## [Written exercise]
Which lines run from the first one up to and including the one with "# Both ends"? Print exactly those.

## [Material]
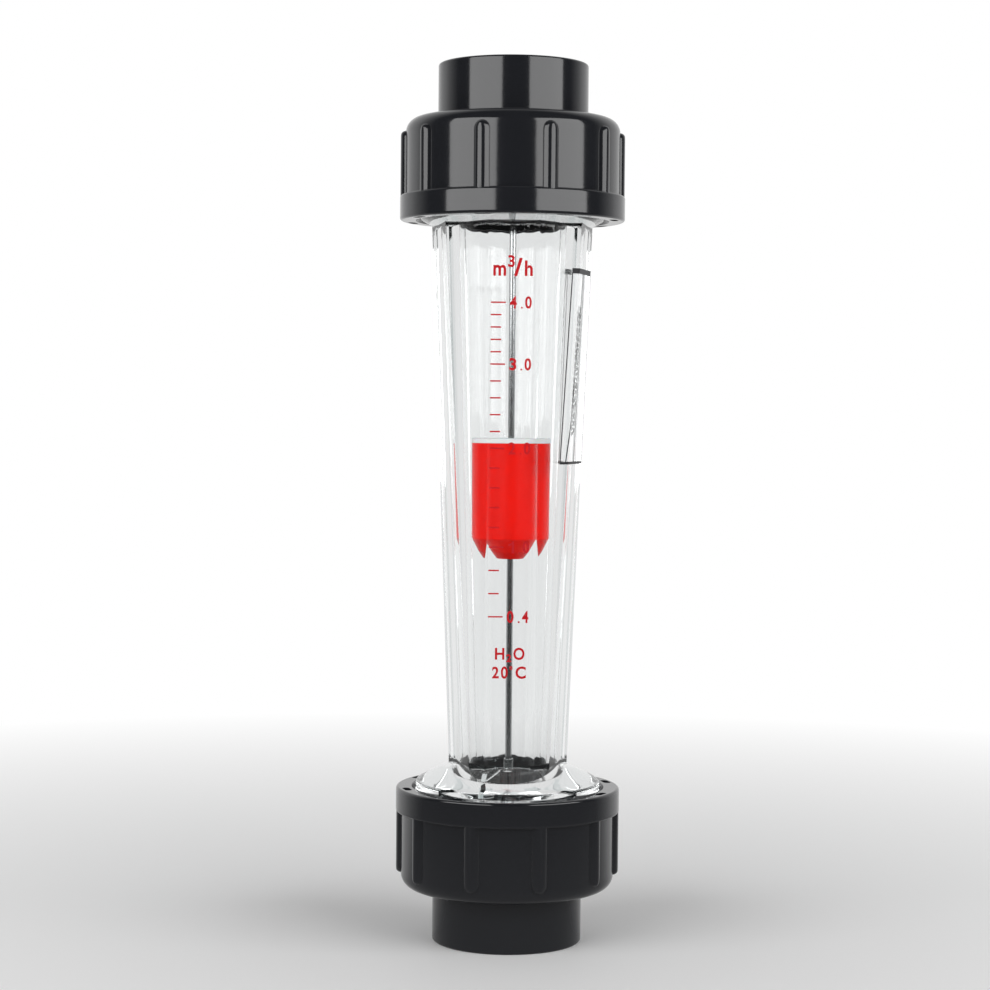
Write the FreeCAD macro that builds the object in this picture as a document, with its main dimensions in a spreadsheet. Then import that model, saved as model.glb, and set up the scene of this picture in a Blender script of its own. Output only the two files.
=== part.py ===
import FreeCAD, Part

import os

import Sketcher

# An in-line plastic-tube rotameter of the 32 mm size, in millimetres. It stands upright
# on its lower pipe socket, with the flow axis on +Z and the printed front face towards -Y.
# Both ends are alike: pipe socket, seal ring and union nut, the upper ones turned over.

SIZES = {
    # whole meter
    "overall_height": 293.0,
    "end_stack": 32.0,  # connector length, from the pipe end to the sealing face
    "seal_gap": 0.3,  # left between connector face and tube face by the squeezed seal
    # pipe socket connector
    "socket_radius": 25.0,
    "socket_bore_radius": 20.0,
    "socket_depth": 26.0,
    "flow_radius": 17.0,
    "collar_radius": 30.4,
    "collar_height": 7.0,
    "socket_mouth_chamfer": 1.0,
    "socket_edge_round": 0.8,
    "collar_edge_round": 0.4,
    # seal ring and its groove
    "seal_mean_radius": 27.3,
    "seal_cord_radius": 1.54,
    "groove_depth": 2.8,
    "groove_half_width": 1.65,
    # union nut, measured from its closed end
    "nut_height": 34.0,
    "nut_start": 18.0,  # height of the closed end above the pipe end
    "nut_end_wall": 6.9,
    "nut_hole_radius": 25.3,
    "nut_body_radius": 35.7,
    "nut_rim_radius": 37.5,
    "nut_rim_height": 8.4,
    "nut_thread_radius": 31.2,
    "nut_mouth_radius": 32.3,
    "nut_mouth_depth": 2.6,
    "nut_shoulder_round": 9.0,
    "nut_rim_round": 1.0,
    "nut_step_round": 0.4,
    "nut_hole_round": 0.6,
    "lower_nut_turn": -2.6,  # where the lower nut came to rest, in degrees
    "rib_count": 10,
    "rib_start_radius": 33.0,
    "rib_top_radius": 37.4,
    "rib_base_half_width": 3.6,
    "rib_draft": 18.0,
    "rib_end_height": 6.6,  # centre of the rib's round end
    "pocket_count": 8,
    "pocket_radius": 34.8,
    "pocket_half_width": 1.2,
    "pocket_half_length": 3.0,
    "pocket_depth": 6.0,
    "pocket_phase": 17.5,
    # measuring tube: ten facets, ruled between two ten-sided sections
    "facet_low": 56.0,
    "facet_high": 241.0,
    "front_half_width": 8.42,  # the printed front face keeps its width all the way up
    "front_low": 17.9,
    "front_high": 25.49,
    "shoulder_x_low": 13.05,
    "shoulder_x_high": 22.46,
    "shoulder_y_low": 14.82,
    "shoulder_y_high": 15.94,
    "side_low": 19.81,
    "side_high": 26.87,
    # measuring tube: threaded end flanges and their cones
    "flange_radius": 30.9,
    "flange_core": 16.0,
    "lower_flange_top": 54.2,
    "lower_cone_top": 59.5,
    "lower_cone_radius": 20.0,
    "upper_cone_foot": 239.45,
    "upper_cone_radius": 26.6,
    "upper_flange_foot": 241.3,
    "flange_round": 2.0,
    # measuring tube: bore, inlet chamber and holder seat
    "chamber_radius": 26.3,
    "chamber_neck_radius": 15.0,
    "chamber_top": 50.0,
    "bore_foot": 58.0,
    "bore_foot_radius": 13.6,
    "bore_top": 243.5,
    "bore_top_radius": 20.35,
    "seat_radius": 26.3,
    # measuring tube: moulded-in lower guide with webs
    "hub_foot": 46.0,
    "hub_radius": 3.2,
    "hub_top": 55.4,
    "sleeve_radius": 2.4,
    "sleeve_top": 61.4,
    "rod_socket_radius": 1.67,
    "web_count": 3,
    "web_foot": 50.4,
    "web_height": 4.1,
    "web_half_width": 0.8,
    "web_reach": 16.5,
    "web_inner_reach": 2.7,
    # guide rod
    "rod_radius": 1.65,
    "rod_foot": 48.0,
    "rod_length": 206.0,
    # upper rod holder
    "holder_foot": 243.6,
    "holder_radius": 26.2,
    "holder_inner_radius": 19.4,
    "holder_top": 260.6,
    "holder_hub_foot": 240.1,
    "holder_hub_radius": 3.6,
    "holder_hub_top": 257.5,
    "holder_rod_stop": 254.2,
    "arm_count": 3,
    "arm_half_width": 1.3,
    "arm_foot": 245.0,
    "arm_height": 11.0,
    "arm_reach": 20.6,
    "arm_inner_reach": 2.6,
    # float, at the reading it is stored at
    "float_foot": 128.8,
    "float_radius": 13.0,
    "float_body_top": 167.3,
    "float_top": 168.9,
    "nose_rise": 6.8,  # the nose narrows in two cones
    "nose_waist_rise": 2.4,
    "nose_waist_radius": 9.4,
    "nose_foot_radius": 6.7,
    "nose_round": 1.2,
    "float_wall": 1.6,
    "float_floor": 2.0,
    "cavity_rise": 7.4,
    "cavity_waist_rise": 3.5,
    "cavity_waist_radius": 8.2,
    "cavity_foot_radius": 6.5,
    "guide_sleeve_radius": 2.4,
    "guide_sleeve_bore": 1.72,
    "weight_top": 142.4,
    "cap_spigot_depth": 2.0,
    "cap_edge_chamfer": 0.4,
    # side label, a film on the tube's right-hand side
    "label_foot": 160.3,
    "label_top": 224.0,
    "label_film": 0.2,
    "label_front_overhang": 1.0,
    "label_back_overhang": 1.0,
}

doc = FreeCAD.newDocument("Rotameter")


def make_sheet():
    sheet = doc.addObject("Spreadsheet::Sheet", "Sizes")
    for row, (alias, size) in enumerate(SIZES.items(), start=1):
        sheet.set(f"A{row}", alias.replace("_", " "))
        sheet.set(f"B{row}", str(size))
        sheet.setAlias(f"B{row}", alias)
    doc.recompute()
    return sheet


sheet = make_sheet()


def cell(expression):
    """Turns plain size names into references to the sheet, such as Sizes.rod_radius."""
    words = expression.replace("(", " ( ").replace(")", " ) ").split()
    return " ".join(f"Sizes.{word}" if word in SIZES else word for word in words)


def size(expression):
    return float(doc.getObject("Sizes").evalExpression(cell(expression)))


def bind(obj, **properties):
    """Binds properties to sheet sizes. A double underscore stands for a dot in the path."""
    for name, expression in properties.items():
        obj.setExpression(name.replace("__", "."), cell(expression))


# Helpers for bodies, sketches and features


def new_body(label):
    body = doc.addObject("PartDesign::Body", label)
    body.Label = label
    return body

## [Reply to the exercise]
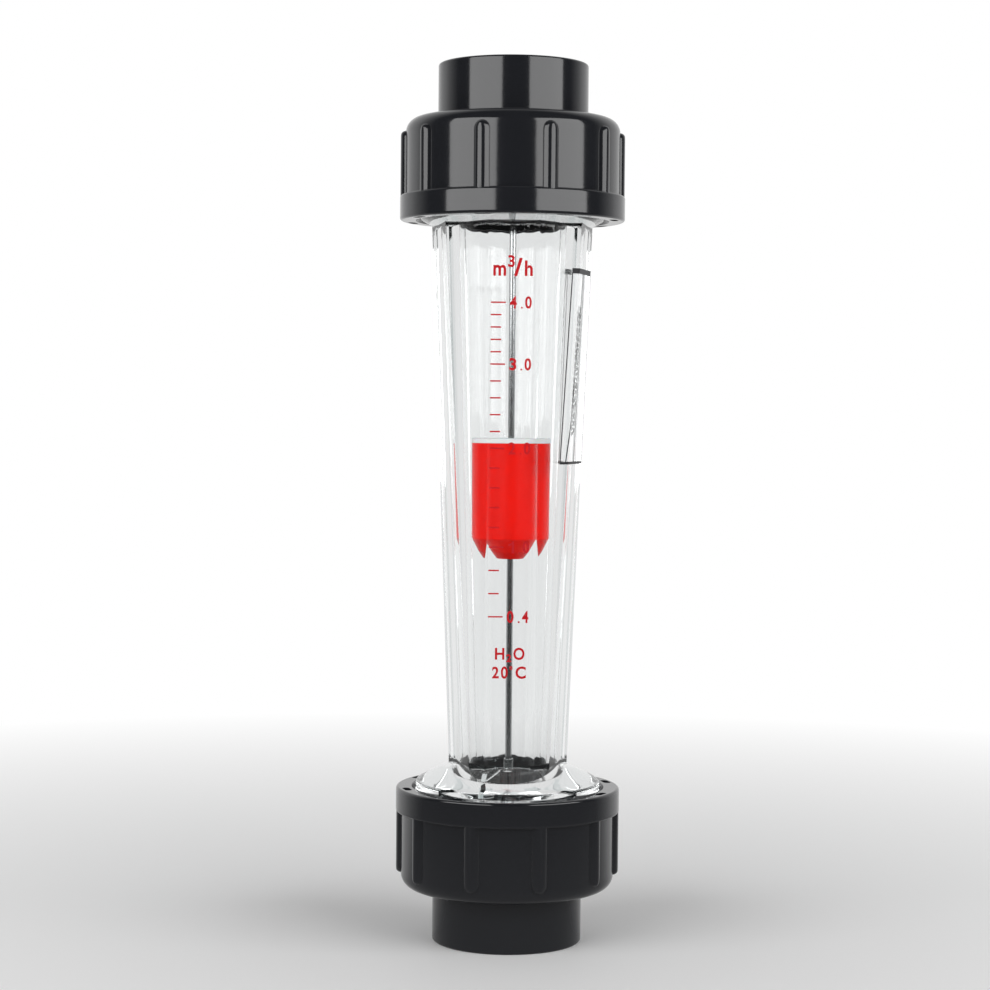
Write the FreeCAD macro that builds the object in this picture as a document, with its main dimensions in a spreadsheet. Then import that model, saved as model.glb, and set up the scene of this picture in a Blender script of its own. Output only the two files.
=== part.py ===
import FreeCAD, Part

import os

import Sketcher

# An in-line plastic-tube rotameter of the 32 mm size, in millimetres. It stands upright
# on its lower pipe socket, with the flow axis on +Z and the printed front face towards -Y.
# Both ends are alike: pipe socket, seal ring and union nut, the upper ones turned over.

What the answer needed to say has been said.